1. Imperative over descriptive. Bad: "The system generally prefers upserts over insert-then-update patterns." Good: "RULE: Use upsert (ON CONFLICT DO UPDATE). Never use select-then-insert."

2. Conditional logic as CHECK/IF/THEN blocks. Bad: "When you encounter a failing test, you should think about whether the test or the code is wrong." Good:

CHECK: When a test fails after implementation.
IF: The test was derived from the formal specification
THEN: The implementation is wrong. Fix the code, not the test.
IF: The test was written without a specification
THEN: Escalate to Antje for specification alignment.

3. Anti-patterns explicitly named. Bad: "Be careful with file watchers." Good: "ANTI_PATTERN: File watchers (chokidar, fs.watch) in production. Caused $100/hr token burn via feedback loop. NEVER re-enable."

4. Concrete over abstract. Bad: "Use appropriate error handling." Good: "RULE: Every Redis XADD call includes MAXLEN ~100 (per-agent) or ~1000 (system). Unbounded streams caused memory exhaustion on 2026-02-12."

The Decision: Identity vs Wiki vs Task Context¶

A common question: where should a piece of information live?

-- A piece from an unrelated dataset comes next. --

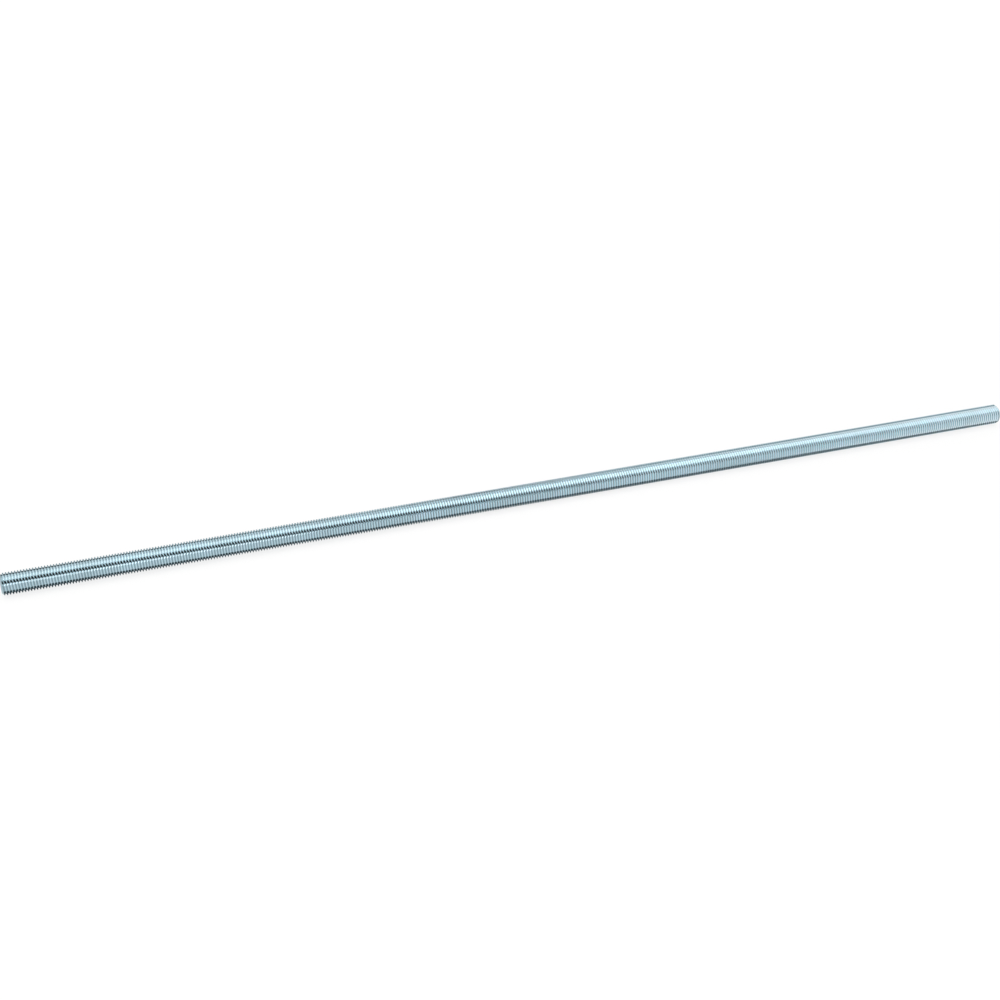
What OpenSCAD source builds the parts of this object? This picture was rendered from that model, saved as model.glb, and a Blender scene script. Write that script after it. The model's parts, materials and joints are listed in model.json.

Information Type	Location	Rationale
Behavioral rules (always apply)	Identity (CORE)	Must be in every context window
Functional knowledge (role-specific)	Identity (ROLE)	Relevant to all tasks this agent performs
Domain knowledge (sometimes relevant)	Wiki brain (JIT injected)	Only loaded when the task domain matches
Task-specific data (one task only)	Task context	Injected with the specific task, discarded after
Historical decisions	Wiki brain	Searchable, not preloaded
Pitfalls and failure modes	Wiki brain (high-priority JIT)	Injected whenever the domain matches

RULE: If you are unsure where information belongs, default to the wiki brain. Information in the wiki is searchable and injectable. Information in the identity file is loaded every time, even when irrelevant.

Context Compression Strategies¶

When context grows too large, compression is necessary. GE uses these strategies in order of preference:

1. Selective Loading¶

Load only the relevant parts of large files. If the task involves a specific function, load that function and its immediate dependencies, not the entire file.

2. Summary Replacement¶

Replace detailed conversation history with structured summaries. A 50-message conversation can often be summarized in 500 tokens without losing decision-relevant information.

3. Tool Output Truncation¶

Tool outputs (especially from file reads and searches) can be enormous. Truncate to the relevant sections before they enter the context window.

4. Progressive Disclosure¶

Start with high-level information. Only load detail when the agent specifically needs it. This is the JIT principle applied within a single task.

5. Session Restart¶

When all else fails, end the current session and start a new one with a clean context. Include a structured summary of what was accomplished and what remains. This is expensive (it loses in-context learning) but it is better than continuing with a degraded context window.

Metrics¶

GE tracks the following context management metrics:

Metric	Target	Alert Threshold
Identity token count (CORE)	<1,500	>2,000
JIT injection size	<5,000 tokens	>8,000 tokens
Session length (turns)	<40	>60
Context utilization at task end	<60%	>75%
Instruction compliance rate	>95%	<90%

These metrics are tracked through PTY capture and session analysis. Degradation in instruction compliance is the strongest signal that context management has failed.